Ethnic Chinese participation rates are very high in women's cricket, literally 50% of them are Chinese and some of the Nat team's best players are Chinese. This is because Cricket HK has put a lot of investment into developing grassroots cricket in HK, and since women's cricket in HK is relatively new and still growing, there is plenty of scope for the the local Chinese to be involved.

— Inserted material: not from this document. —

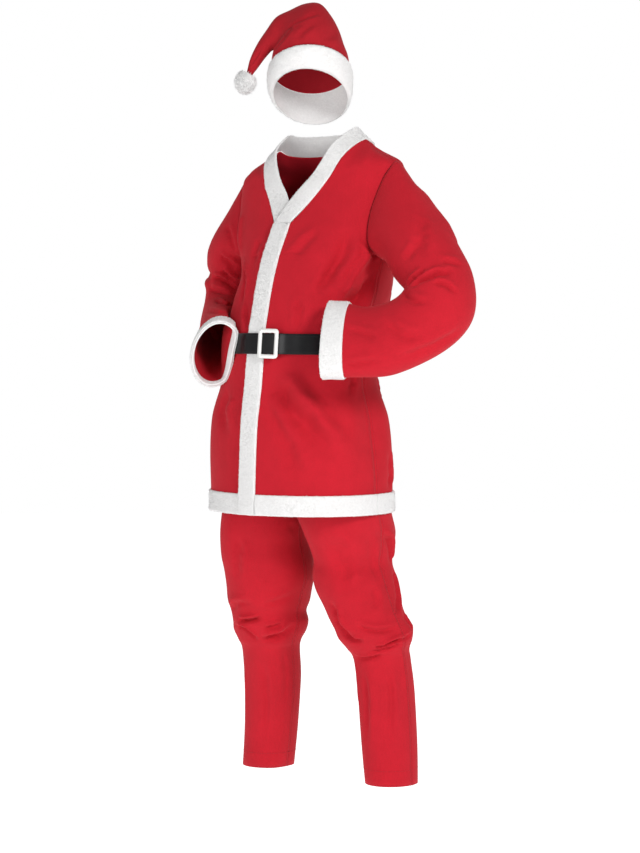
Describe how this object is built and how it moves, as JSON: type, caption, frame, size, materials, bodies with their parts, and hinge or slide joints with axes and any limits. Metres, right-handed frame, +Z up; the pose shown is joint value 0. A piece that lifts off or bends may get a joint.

However Men's cricket tends to be dominated by the expats. Cricket HK was basically set up by the expat cricket community. There was no real local cricket community here to begin with,
the sport came over when the British moved here, and was exclusively the domain for non-chinese for quite a while. Since then, from what I've observed so far, most of the participation at grassroot levels naturally comes from the sons of these expats. They play it in the streets and grow up watching it. So most of the talent, even at youth level, is non-Chinese. And at domestic levels you ofcourse have all these immigrants who have learned the game overseas, but who now live in HK.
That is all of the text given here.